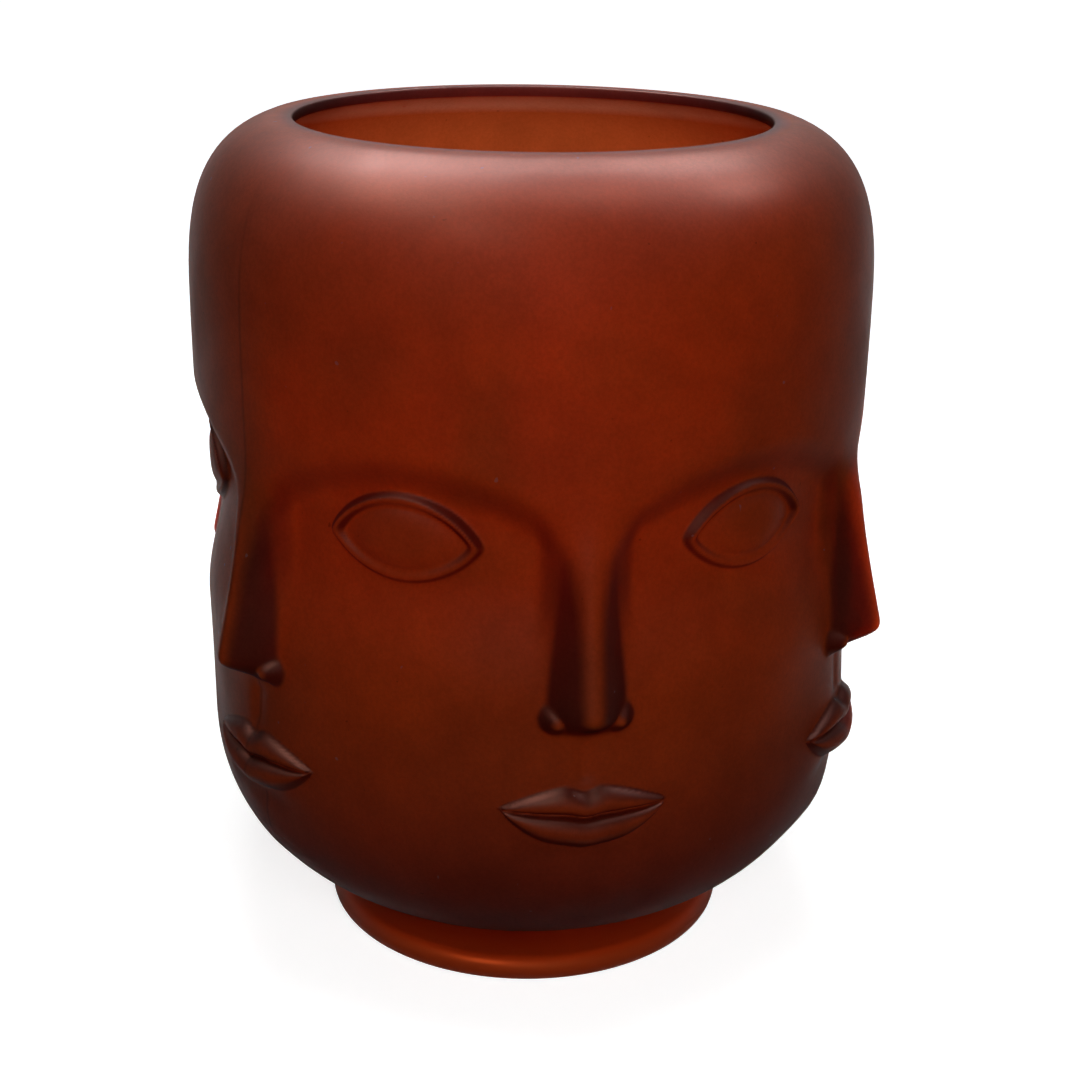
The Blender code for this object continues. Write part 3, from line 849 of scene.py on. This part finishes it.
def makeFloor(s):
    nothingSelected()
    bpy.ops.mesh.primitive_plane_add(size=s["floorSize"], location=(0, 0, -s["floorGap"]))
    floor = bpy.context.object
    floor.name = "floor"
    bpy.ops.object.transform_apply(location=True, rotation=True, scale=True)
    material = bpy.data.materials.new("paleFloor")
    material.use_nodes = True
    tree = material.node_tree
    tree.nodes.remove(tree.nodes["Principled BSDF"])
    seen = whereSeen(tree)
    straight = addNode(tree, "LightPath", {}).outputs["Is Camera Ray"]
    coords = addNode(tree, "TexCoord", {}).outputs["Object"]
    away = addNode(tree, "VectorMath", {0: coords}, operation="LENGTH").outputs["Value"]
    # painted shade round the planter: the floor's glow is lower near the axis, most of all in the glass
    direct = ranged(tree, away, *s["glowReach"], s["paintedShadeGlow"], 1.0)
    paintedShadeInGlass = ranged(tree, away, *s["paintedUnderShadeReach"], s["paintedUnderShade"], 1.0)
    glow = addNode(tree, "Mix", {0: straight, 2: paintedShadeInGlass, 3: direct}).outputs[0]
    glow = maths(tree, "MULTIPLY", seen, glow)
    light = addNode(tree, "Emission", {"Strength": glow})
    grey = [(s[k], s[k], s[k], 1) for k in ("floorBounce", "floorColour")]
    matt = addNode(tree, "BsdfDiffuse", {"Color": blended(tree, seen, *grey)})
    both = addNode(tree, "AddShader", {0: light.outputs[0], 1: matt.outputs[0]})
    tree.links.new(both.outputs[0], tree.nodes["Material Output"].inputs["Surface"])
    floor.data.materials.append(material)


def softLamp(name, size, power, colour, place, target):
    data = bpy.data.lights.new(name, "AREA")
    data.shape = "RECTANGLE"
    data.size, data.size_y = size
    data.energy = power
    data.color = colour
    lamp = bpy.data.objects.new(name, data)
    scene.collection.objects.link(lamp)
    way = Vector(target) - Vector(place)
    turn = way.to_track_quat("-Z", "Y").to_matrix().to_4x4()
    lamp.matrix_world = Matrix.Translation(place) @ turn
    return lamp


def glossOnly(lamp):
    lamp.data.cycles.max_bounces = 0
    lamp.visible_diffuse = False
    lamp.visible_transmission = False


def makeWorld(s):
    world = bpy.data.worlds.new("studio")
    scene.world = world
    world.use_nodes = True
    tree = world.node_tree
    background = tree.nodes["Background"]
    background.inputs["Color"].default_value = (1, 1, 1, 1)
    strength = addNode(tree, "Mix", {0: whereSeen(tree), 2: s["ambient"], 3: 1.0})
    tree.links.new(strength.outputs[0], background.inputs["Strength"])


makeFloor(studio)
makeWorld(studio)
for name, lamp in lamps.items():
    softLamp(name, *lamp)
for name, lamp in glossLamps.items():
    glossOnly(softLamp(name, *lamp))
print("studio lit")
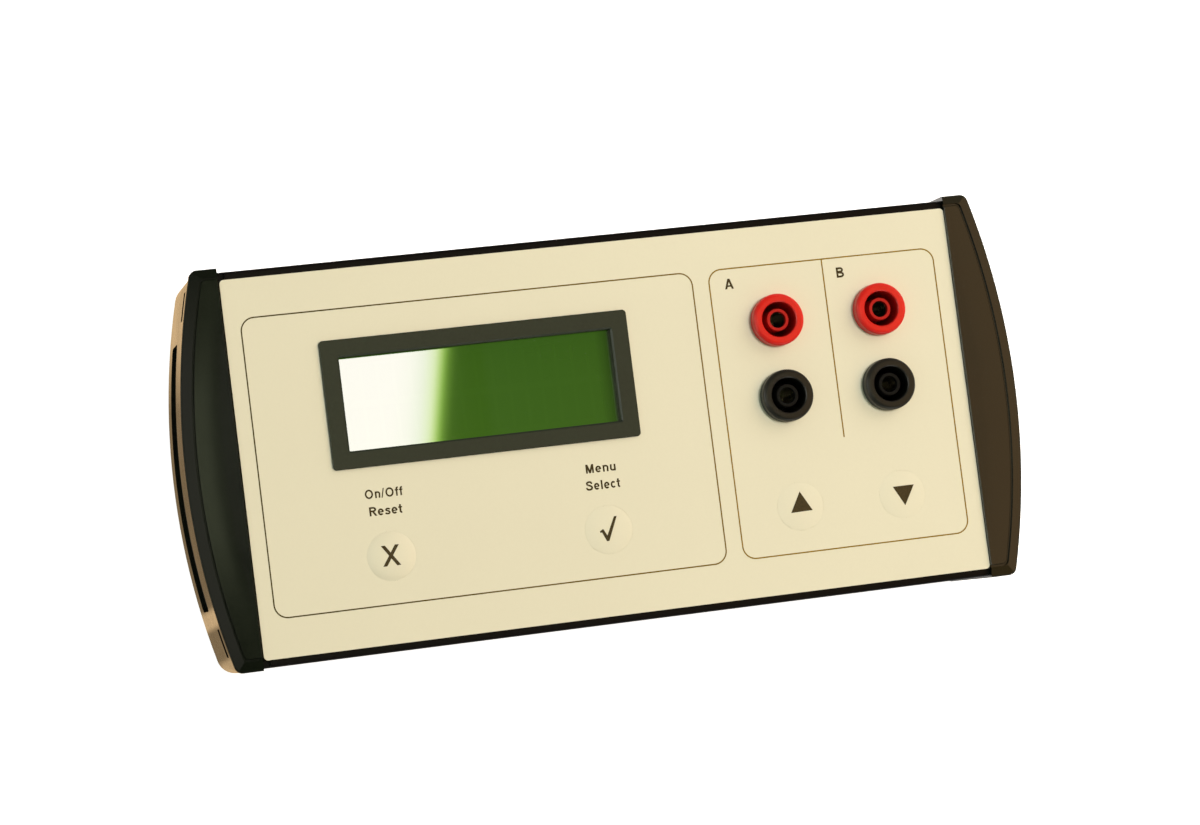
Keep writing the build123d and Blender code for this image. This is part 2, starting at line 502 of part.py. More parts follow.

-=-=-

▶ _Job_
Each line holding the word "This" counts once; report the total and nothing else.

▶ _Full solution_
2